In sports we cheer when the team we root for scores. Not because we are satisfied, but because it is building towards a potential win. Wins provide you with the opportunity to play for something more. To be the only team to end their season on a win and reach that ultimate glory. If you were to watch a game on DVR and you knew your team lost, you wouldn't get as excited about each play that went their way. The LeBron James era is defined by the building up of hopes and dreams, only to have them ripped away prematurely. While there was tons of success, individual accolades and countless highlights, the ultimate goal was never reached. We followed up a 66 win season with a 60 win season, but when push came to shove our leader had already moved on in his mind.
It's fitting in my mind that LeBron James finished in second on #CavsRank. He's the most talented and decorated player to ever play for the Cavaliers. Whether you like it or not, at some point in the future the Cavaliers will retire his number for all that he accomplished on this team.
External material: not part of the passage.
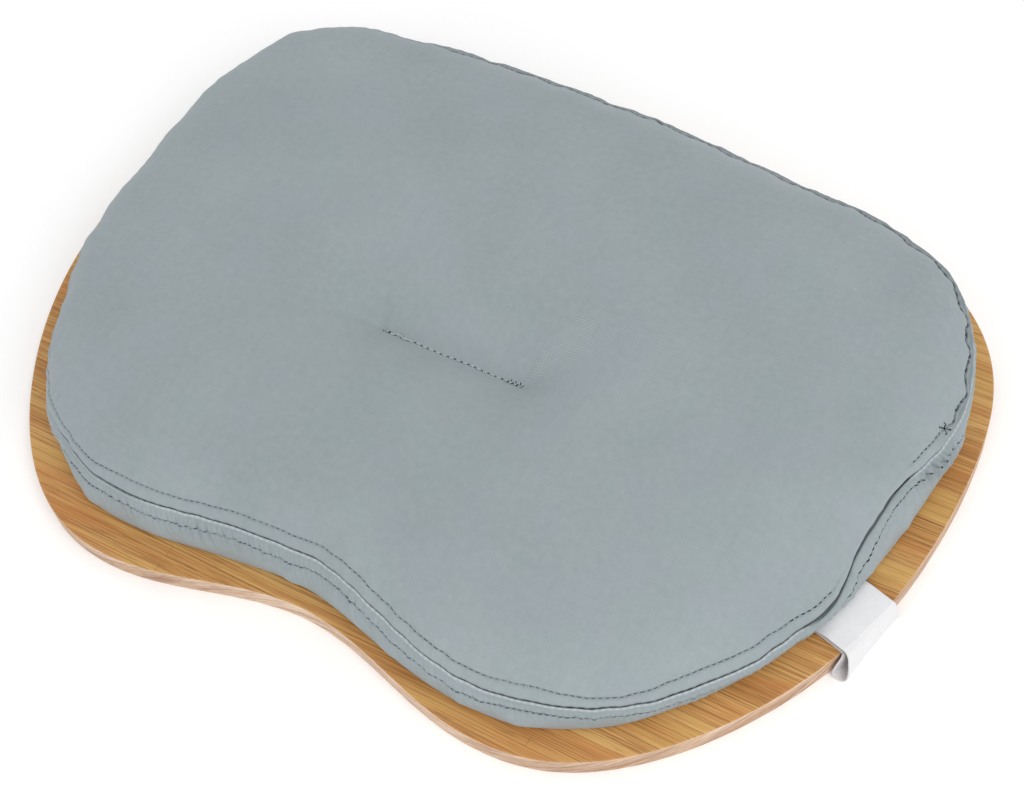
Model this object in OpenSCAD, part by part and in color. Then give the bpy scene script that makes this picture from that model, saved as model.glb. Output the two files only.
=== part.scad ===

But he was never able to get to that top spot in his time here; in his surrender and retreat he not only left an incomplete legacy, but a trail of destruction that the franchise is still trying to recover from to this day. He is the biggest reason why I am a fan of the Cleveland Cavaliers, because of the joy I felt during his time here, and the bond I felt with the city of Cleveland after his departure.
I just got back from visiting Cleveland for the first time in my life on Sunday. Even despite a horrendous season, you could tell the crowd was just looking for anything to cheer for and believe in. I've moved on from The Decision, I don't blame you if you haven't. LeBron brought us so close we could taste it, then he tore it all away. It took him failing in another situation for him to finally grow into the man he needed to become to get over the hump, but that is meaningless to the Cavs fans that were there from the beginning. We're left with fond memories, hurt feelings, empty highlights and an incomplete legacy.